===== Records to use
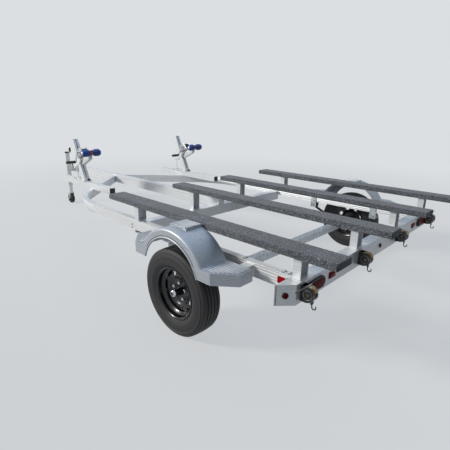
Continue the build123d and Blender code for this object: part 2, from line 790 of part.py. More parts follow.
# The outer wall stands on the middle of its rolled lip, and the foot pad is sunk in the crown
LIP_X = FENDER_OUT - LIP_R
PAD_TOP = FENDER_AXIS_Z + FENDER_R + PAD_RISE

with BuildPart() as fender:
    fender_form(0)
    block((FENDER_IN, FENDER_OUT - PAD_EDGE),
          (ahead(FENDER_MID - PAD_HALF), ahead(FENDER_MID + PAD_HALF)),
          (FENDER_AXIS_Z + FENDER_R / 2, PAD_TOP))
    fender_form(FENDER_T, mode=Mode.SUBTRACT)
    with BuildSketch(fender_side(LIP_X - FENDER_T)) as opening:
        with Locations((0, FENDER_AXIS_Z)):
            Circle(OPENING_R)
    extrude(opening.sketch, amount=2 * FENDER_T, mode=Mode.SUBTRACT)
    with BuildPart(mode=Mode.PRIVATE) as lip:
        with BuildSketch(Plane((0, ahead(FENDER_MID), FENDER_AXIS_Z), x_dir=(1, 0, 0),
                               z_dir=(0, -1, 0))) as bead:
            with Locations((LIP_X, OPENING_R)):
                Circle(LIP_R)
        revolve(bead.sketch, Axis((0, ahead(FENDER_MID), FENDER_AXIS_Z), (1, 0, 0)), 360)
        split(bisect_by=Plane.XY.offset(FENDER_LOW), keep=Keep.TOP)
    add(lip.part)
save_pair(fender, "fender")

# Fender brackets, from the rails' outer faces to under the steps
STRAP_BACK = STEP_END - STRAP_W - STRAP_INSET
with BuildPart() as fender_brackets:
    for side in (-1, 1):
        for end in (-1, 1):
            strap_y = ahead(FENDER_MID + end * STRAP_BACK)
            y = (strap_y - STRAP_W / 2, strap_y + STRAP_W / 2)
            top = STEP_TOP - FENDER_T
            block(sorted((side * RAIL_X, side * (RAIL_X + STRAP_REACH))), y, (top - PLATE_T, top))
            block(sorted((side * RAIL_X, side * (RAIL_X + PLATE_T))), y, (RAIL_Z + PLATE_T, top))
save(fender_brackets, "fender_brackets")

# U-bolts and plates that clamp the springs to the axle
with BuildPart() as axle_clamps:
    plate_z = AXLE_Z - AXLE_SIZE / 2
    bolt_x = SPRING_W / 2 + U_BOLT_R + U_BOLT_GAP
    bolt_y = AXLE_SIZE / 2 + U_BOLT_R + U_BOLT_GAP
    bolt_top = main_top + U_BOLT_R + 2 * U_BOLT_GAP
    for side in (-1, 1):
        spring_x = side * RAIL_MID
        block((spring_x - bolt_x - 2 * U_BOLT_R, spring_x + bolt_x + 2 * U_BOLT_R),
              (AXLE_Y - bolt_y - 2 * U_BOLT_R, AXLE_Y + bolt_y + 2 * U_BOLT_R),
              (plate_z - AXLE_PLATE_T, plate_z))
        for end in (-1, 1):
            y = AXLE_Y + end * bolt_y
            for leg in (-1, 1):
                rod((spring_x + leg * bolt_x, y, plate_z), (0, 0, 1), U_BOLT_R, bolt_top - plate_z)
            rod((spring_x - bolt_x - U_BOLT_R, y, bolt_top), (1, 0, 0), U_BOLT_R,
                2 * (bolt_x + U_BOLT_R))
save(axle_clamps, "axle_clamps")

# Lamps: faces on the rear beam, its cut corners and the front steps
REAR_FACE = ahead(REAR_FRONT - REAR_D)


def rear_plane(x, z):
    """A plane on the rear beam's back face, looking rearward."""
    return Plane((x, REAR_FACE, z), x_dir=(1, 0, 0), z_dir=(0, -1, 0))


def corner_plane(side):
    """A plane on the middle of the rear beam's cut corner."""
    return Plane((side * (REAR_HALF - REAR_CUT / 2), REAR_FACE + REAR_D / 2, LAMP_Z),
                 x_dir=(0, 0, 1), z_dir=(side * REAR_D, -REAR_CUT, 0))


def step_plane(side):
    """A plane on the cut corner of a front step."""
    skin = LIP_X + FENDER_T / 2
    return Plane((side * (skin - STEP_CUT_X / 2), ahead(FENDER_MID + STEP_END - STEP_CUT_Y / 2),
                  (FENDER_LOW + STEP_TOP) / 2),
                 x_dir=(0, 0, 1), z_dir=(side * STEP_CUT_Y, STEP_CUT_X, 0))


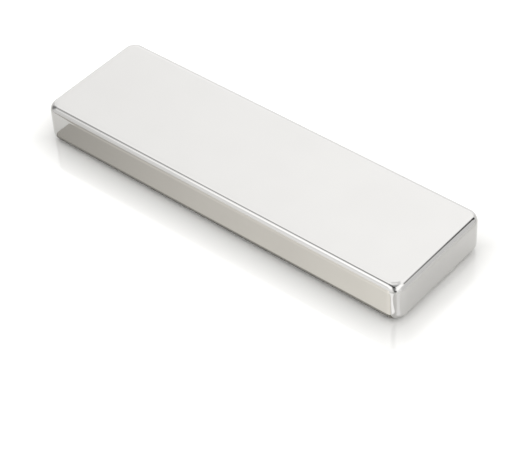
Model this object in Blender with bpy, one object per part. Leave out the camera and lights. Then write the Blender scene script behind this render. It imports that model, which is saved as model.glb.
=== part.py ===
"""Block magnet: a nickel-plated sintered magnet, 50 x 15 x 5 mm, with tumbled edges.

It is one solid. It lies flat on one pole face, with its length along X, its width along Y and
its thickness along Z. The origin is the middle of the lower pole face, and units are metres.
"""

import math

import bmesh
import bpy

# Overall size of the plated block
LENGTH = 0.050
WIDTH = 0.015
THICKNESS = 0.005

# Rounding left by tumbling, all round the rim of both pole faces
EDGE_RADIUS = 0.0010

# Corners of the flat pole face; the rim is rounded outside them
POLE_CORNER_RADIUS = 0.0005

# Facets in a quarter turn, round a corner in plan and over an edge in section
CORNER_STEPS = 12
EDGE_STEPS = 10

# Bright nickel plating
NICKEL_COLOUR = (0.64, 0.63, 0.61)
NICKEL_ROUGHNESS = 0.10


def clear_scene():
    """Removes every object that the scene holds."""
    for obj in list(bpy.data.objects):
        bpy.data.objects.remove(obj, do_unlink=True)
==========
===== Records to use
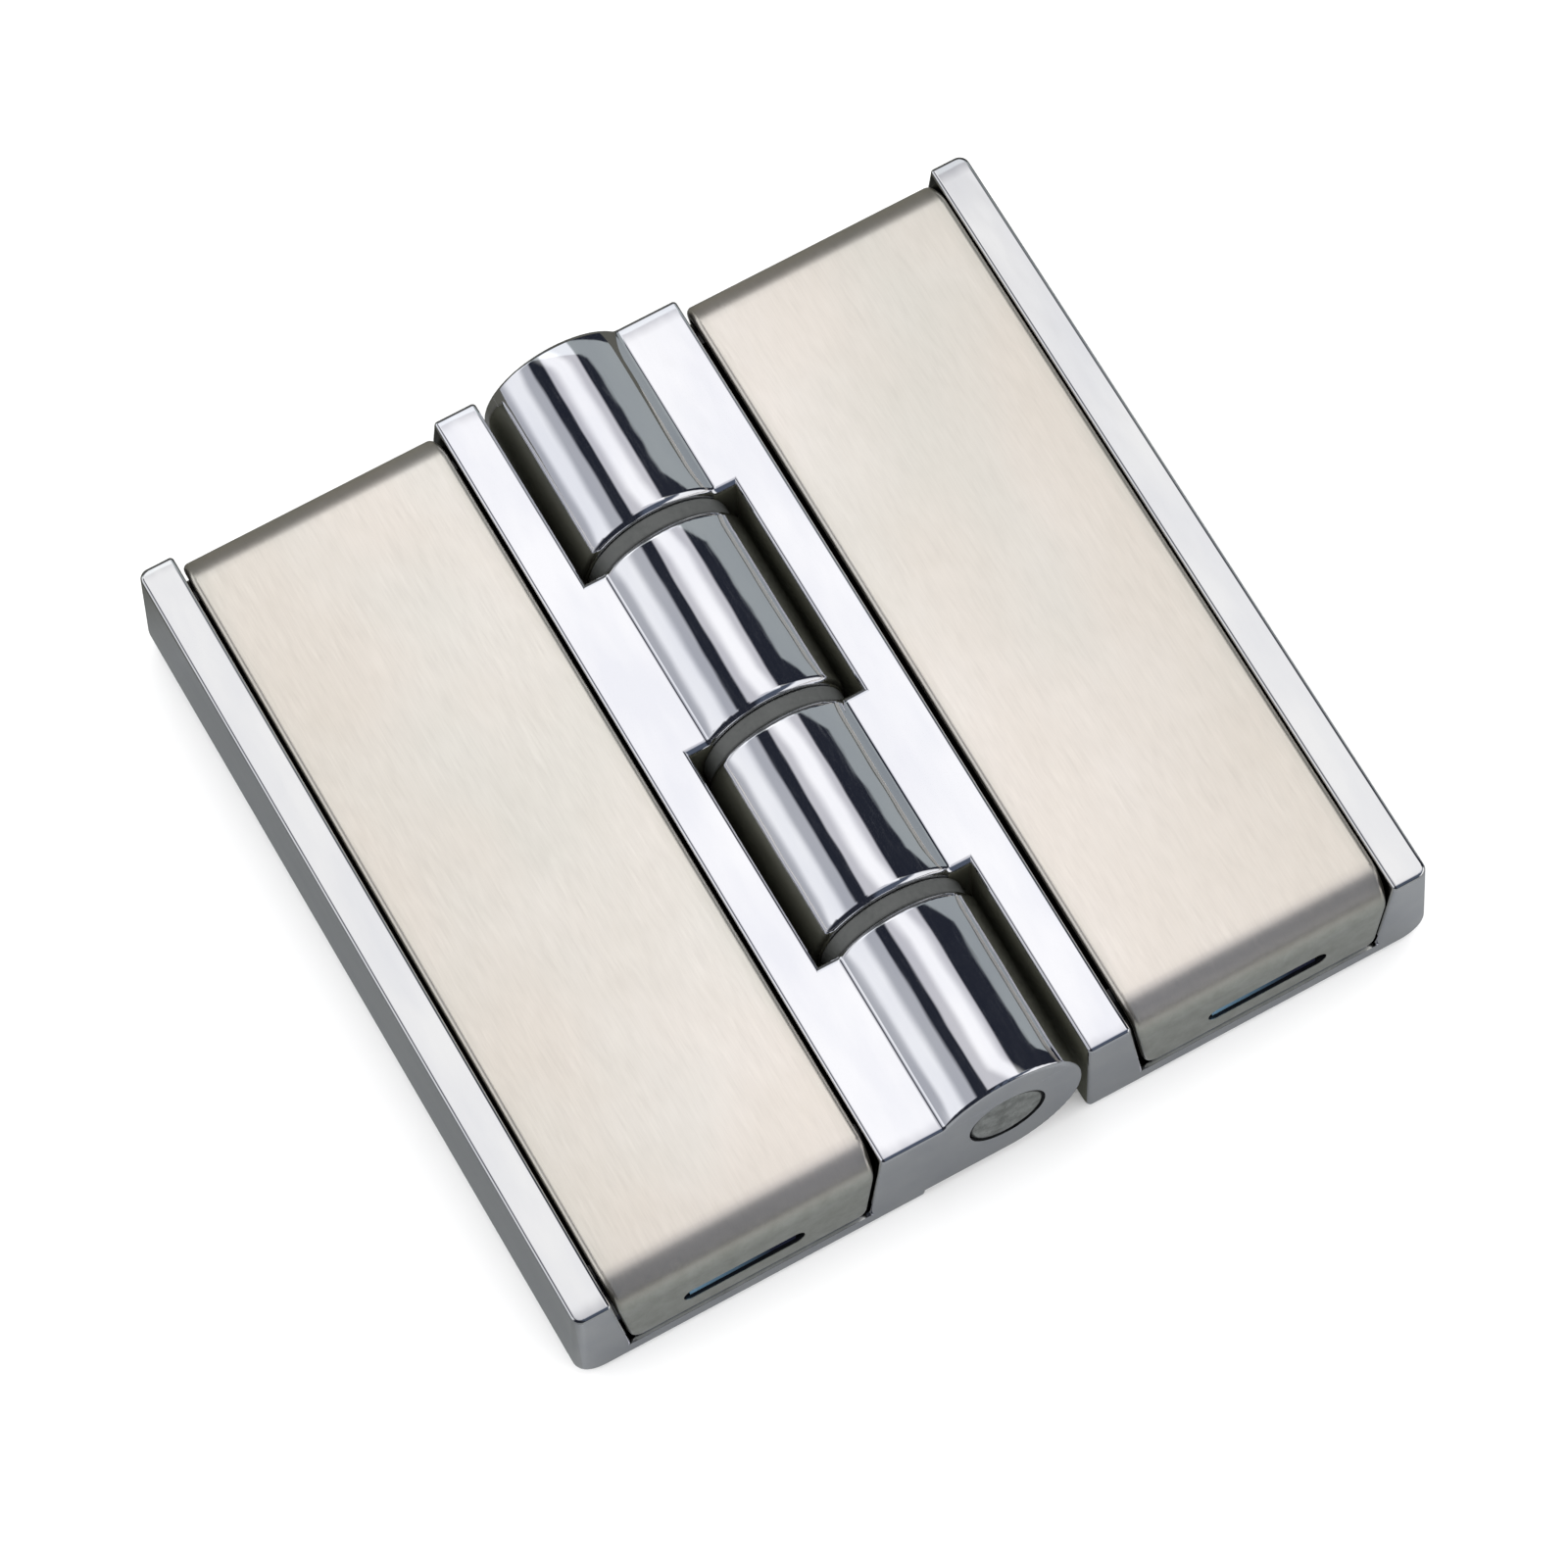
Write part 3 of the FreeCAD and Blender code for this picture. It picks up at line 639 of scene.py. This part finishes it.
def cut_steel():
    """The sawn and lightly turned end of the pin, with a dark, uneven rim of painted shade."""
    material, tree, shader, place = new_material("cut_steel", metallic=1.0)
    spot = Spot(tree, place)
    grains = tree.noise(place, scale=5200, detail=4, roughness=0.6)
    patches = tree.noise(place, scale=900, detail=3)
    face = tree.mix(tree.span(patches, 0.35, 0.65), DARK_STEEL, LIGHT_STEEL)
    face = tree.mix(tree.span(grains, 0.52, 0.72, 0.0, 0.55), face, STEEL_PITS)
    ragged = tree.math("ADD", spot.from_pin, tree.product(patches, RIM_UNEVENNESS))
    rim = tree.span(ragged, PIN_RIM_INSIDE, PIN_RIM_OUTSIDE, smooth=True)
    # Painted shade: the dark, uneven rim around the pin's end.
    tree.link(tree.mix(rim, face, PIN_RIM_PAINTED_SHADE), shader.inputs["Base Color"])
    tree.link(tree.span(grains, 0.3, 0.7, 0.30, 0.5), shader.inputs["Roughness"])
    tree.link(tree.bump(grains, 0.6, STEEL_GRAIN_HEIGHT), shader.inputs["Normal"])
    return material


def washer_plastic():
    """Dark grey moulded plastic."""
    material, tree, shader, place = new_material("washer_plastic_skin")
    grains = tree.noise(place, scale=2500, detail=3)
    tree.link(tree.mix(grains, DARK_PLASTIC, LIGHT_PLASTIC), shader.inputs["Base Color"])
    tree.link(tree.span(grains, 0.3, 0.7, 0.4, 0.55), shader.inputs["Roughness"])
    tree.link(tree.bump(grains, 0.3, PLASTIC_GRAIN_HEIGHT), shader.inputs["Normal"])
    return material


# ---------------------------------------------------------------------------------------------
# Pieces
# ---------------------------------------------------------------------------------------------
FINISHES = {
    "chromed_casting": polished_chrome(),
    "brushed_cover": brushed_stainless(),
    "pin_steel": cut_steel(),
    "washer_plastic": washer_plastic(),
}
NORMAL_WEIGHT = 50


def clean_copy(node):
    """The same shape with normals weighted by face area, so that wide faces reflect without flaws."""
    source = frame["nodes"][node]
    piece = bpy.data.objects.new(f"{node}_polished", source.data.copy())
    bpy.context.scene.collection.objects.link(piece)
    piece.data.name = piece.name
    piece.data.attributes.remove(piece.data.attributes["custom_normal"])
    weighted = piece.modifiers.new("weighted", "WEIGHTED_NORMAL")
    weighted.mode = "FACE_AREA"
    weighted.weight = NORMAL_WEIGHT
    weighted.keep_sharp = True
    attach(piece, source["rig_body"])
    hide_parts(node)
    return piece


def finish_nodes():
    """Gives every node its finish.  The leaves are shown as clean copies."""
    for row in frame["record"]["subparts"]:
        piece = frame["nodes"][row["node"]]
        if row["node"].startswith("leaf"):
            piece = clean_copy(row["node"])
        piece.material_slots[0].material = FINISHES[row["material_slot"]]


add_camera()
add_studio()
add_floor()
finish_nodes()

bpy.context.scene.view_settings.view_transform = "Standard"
==========
• Exercise aim:
Look back at the data above. Transcribe exactly the lines starting at the line that contains "Model this object" and ending at the line that contains "bpy.data.objects.remove(obj, do_unlink=True)".

• Complete response:
Model this object in Blender with bpy, one object per part. Leave out the camera and lights. Then write the Blender scene script behind this render. It imports that model, which is saved as model.glb.
=== part.py ===
"""Block magnet: a nickel-plated sintered magnet, 50 x 15 x 5 mm, with tumbled edges.

It is one solid. It lies flat on one pole face, with its length along X, its width along Y and
its thickness along Z. The origin is the middle of the lower pole face, and units are metres.
"""

import math

import bmesh
import bpy

# Overall size of the plated block
LENGTH = 0.050
WIDTH = 0.015
THICKNESS = 0.005

# Rounding left by tumbling, all round the rim of both pole faces
EDGE_RADIUS = 0.0010

# Corners of the flat pole face; the rim is rounded outside them
POLE_CORNER_RADIUS = 0.0005

# Facets in a quarter turn, round a corner in plan and over an edge in section
CORNER_STEPS = 12
EDGE_STEPS = 10

# Bright nickel plating
NICKEL_COLOUR = (0.64, 0.63, 0.61)
NICKEL_ROUGHNESS = 0.10


def clear_scene():
    """Removes every object that the scene holds."""
    for obj in list(bpy.data.objects):
        bpy.data.objects.remove(obj, do_unlink=True)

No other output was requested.